### TASK STATEMENT
Return exactly and only these lines: the first of the listing through the one containing "return (faces[None] +".

## START COLLECTED DATA

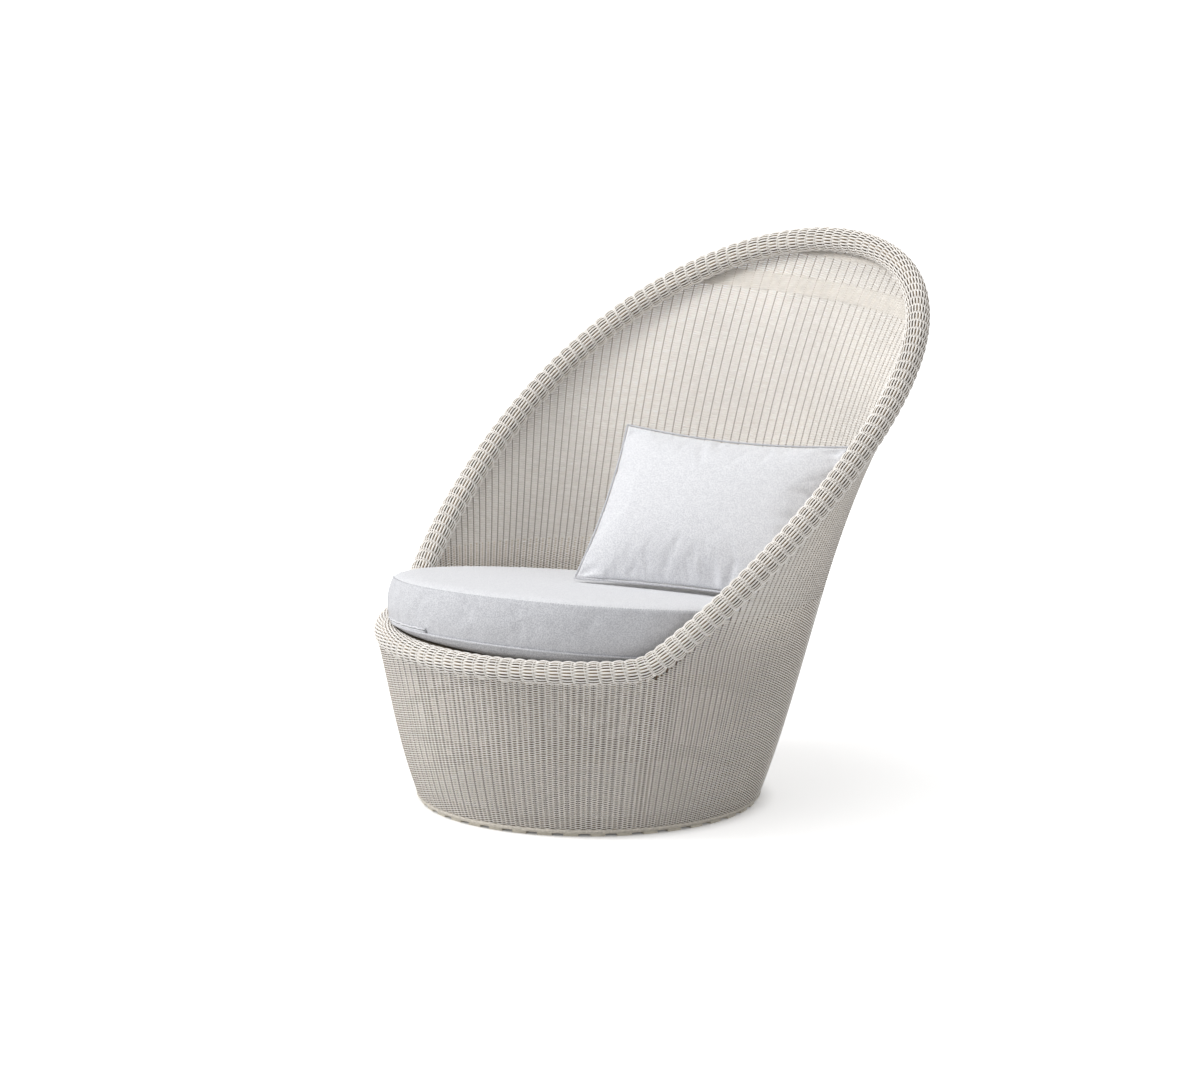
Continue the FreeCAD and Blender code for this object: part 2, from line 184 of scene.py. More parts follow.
def gridFaces(rows, columns, closeRows=False, closeColumns=False):
    # quads between neighbours of a grid of rows x columns points
    r = np.arange(rows if closeRows else rows - 1)
    c = np.arange(columns if closeColumns else columns - 1)
    r, c = np.meshgrid(r, c, indexing="ij")
    nextR, nextC = (r + 1) % rows, (c + 1) % columns
    quads = np.stack([r * columns + c, r * columns + nextC, nextR * columns + nextC, nextR * columns + c], -1)
    return quads.reshape(-1, 4)


def readPoints(mesh):
    co = np.empty(len(mesh.vertices) * 3, np.float32)
    mesh.vertices.foreach_get("co", co)
    return co.reshape(-1, 3)


def writePoints(mesh, points):
    mesh.vertices.foreach_set("co", np.asarray(points, np.float32).ravel())
    mesh.update()


def copiesOf(faces, count, step):
    # the faces over and over, each time a step of corner numbers further on
    return (faces[None] + (np.arange(count) * step)[:, None, None]).reshape(-1, faces.shape[1])


def strandPiece(name, centres, outward, across, depth, width, shades, keepLink=True, closed=False):
    # strands: each row of centres gets a four-cornered ring at every point, out, up, in and down; depth and
    # width are half a strand's size through and along the wall, and keepLink says which neighbours are joined
    rows, count = centres.shape[:2]
    corner = np.stack([outward, across, -outward, -across], 2)
    depth, width = np.broadcast_to(depth, (rows, count)), np.broadcast_to(width, (rows, count))
    half = np.stack([depth, width, depth, width], -1)
    points = centres[:, :, None, :] + corner * half[..., None]
    index = np.arange(rows * count * 4).reshape(rows, count, 4)
    a = index if closed else index[:, :-1]
    b = np.roll(index, -1, 1) if closed else index[:, 1:]
    quads = np.stack([a, np.roll(a, -1, 2), np.roll(b, -1, 2), b], -1)[keepLink]
    quads = quads.reshape(-1, 4)
    used = np.unique(quads)
    lookup = np.full(points.shape[0] * count * 4, -1)
    lookup[used] = np.arange(len(used))
    # the shade at each corner picks the painted shade of the strand tone
    return makePiece(name, points.reshape(-1, 3)[used] * mm, lookup[quads], finish["wicker"],
                     "frame", attributes={"shade": shades.reshape(-1)[used]})


# Material helpers
def newMaterial(name):
    # a node material with its Principled shader
    material = bpy.data.materials.new(name)
    material.use_nodes = True
    tree = material.node_tree
    return material, tree, tree.nodes["Principled BSDF"]


def feed(made, inputs):
    # an input goes by its label, or by i and its number, and takes a socket or a value
    for key, value in inputs.items():
        socket = made.inputs[int(key[1:])] if key[0] == "i" and key[1:].isdigit() else made.inputs[key]
        if isinstance(value, bpy.types.NodeSocket):
            made.id_data.links.new(value, socket)
        else:
            socket.default_value = value


def node(tree, kind, settings=None, **inputs):
    # a node with its settings and its inputs
    made = tree.nodes.new(kind)
    for key, value in (settings or {}).items():
        setattr(made, key, value)
    feed(made, inputs)
    return made


def maths(tree, operation, *values):
    # one step of arithmetic on sockets or numbers
    made = node(tree, "ShaderNodeMath", {"operation": operation})
    feed(made, {"i%d" % place: value for place, value in enumerate(values)})
    return made.outputs[0]


def noise(tree, place, scale, detail):
    # soft noise from 0 to 1
    return node(tree, "ShaderNodeTexNoise", Vector=place, Scale=scale, Detail=detail).outputs["Fac"]


def mix(tree, share, first, second):
    # the second colour by its share, and the first by the rest
    return node(tree, "ShaderNodeMix", {"data_type": "RGBA"}, i0=share, i6=first, i7=second).outputs[2]


def bump(tree, height, strength, distance):
    # the normal that a height gives
    return node(tree, "ShaderNodeBump", Strength=strength, Distance=distance, Height=height).outputs[0]


def spread(tree, value, low, high, least=0.0, most=1.0, way="LINEAR"):
    # a value between low and high mapped to least and most, and held there outside
    return node(tree, "ShaderNodeMapRange", {"interpolation_type": way}, i0=value,
                i1=low, i2=high, i3=least, i4=most).outputs[0]


def ramp(tree, factor, stops):
    # colours between stops along a factor
    made = node(tree, "ShaderNodeValToRGB", Fac=factor)
    elements = made.color_ramp.elements
    while len(elements) < len(stops):
        elements.new(0.5)
    for element, (place, colour) in zip(elements, stops):
        element.position = place
        element.color = (*colour, 1.0)
    return made.outputs["Color"]


def groupTree(name, colours, values=()):
    # a node group that takes colours and values and puts out a colour and a height
    tree = bpy.data.node_groups.new(name, "ShaderNodeTree")
    sockets = [(label, "INPUT", "Color") for label in colours]
    sockets += [(label, "INPUT", "Float") for label in values]
    for label, side, kind in sockets + [("Color", "OUTPUT", "Color"), ("Height", "OUTPUT", "Float")]:
        tree.interface.new_socket(label, in_out=side, socket_type="NodeSocket" + kind)
    return tree, tree.nodes.new("NodeGroupInput"), tree.nodes.new("NodeGroupOutput")


# Heather: two yarn tones in short flecks, with a fine plain weave in the height
heather = {
    "fleckShare": 0.92,
    "cloudShare": 0.08,
    "contrast": (0.41, 0.59),     # noise between these values runs from the dark to the light yarn
    "weaveTurns": (0.6, 2.17),    # directions of the two threads
}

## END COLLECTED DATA

### ANSWER TO THE PROBLEM
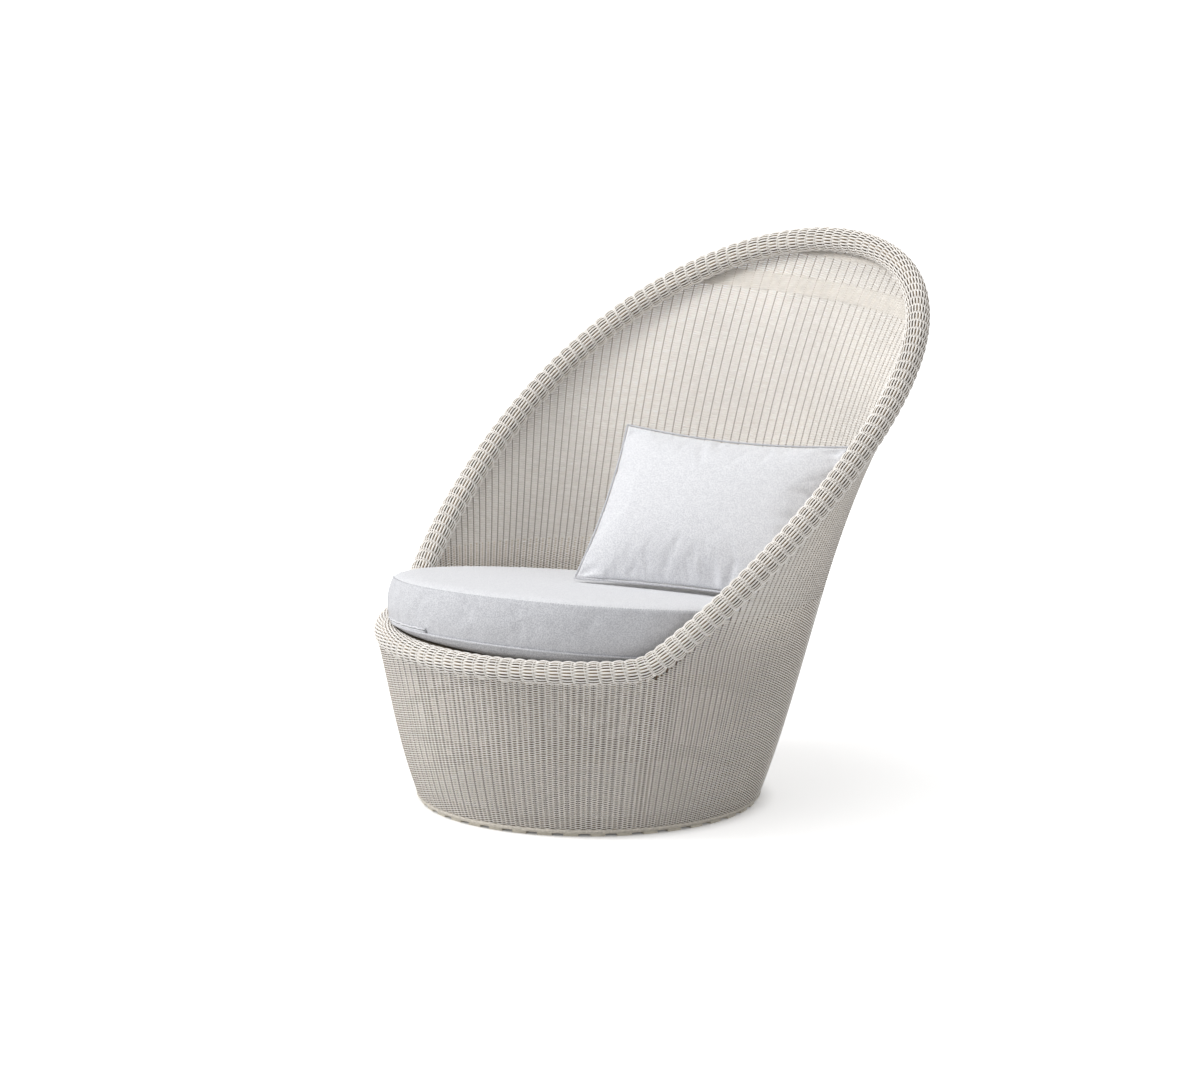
Continue the FreeCAD and Blender code for this object: part 2, from line 184 of scene.py. More parts follow.
def gridFaces(rows, columns, closeRows=False, closeColumns=False):
    # quads between neighbours of a grid of rows x columns points
    r = np.arange(rows if closeRows else rows - 1)
    c = np.arange(columns if closeColumns else columns - 1)
    r, c = np.meshgrid(r, c, indexing="ij")
    nextR, nextC = (r + 1) % rows, (c + 1) % columns
    quads = np.stack([r * columns + c, r * columns + nextC, nextR * columns + nextC, nextR * columns + c], -1)
    return quads.reshape(-1, 4)


def readPoints(mesh):
    co = np.empty(len(mesh.vertices) * 3, np.float32)
    mesh.vertices.foreach_get("co", co)
    return co.reshape(-1, 3)


def writePoints(mesh, points):
    mesh.vertices.foreach_set("co", np.asarray(points, np.float32).ravel())
    mesh.update()


def copiesOf(faces, count, step):
    # the faces over and over, each time a step of corner numbers further on
    return (faces[None] + (np.arange(count) * step)[:, None, None]).reshape(-1, faces.shape[1])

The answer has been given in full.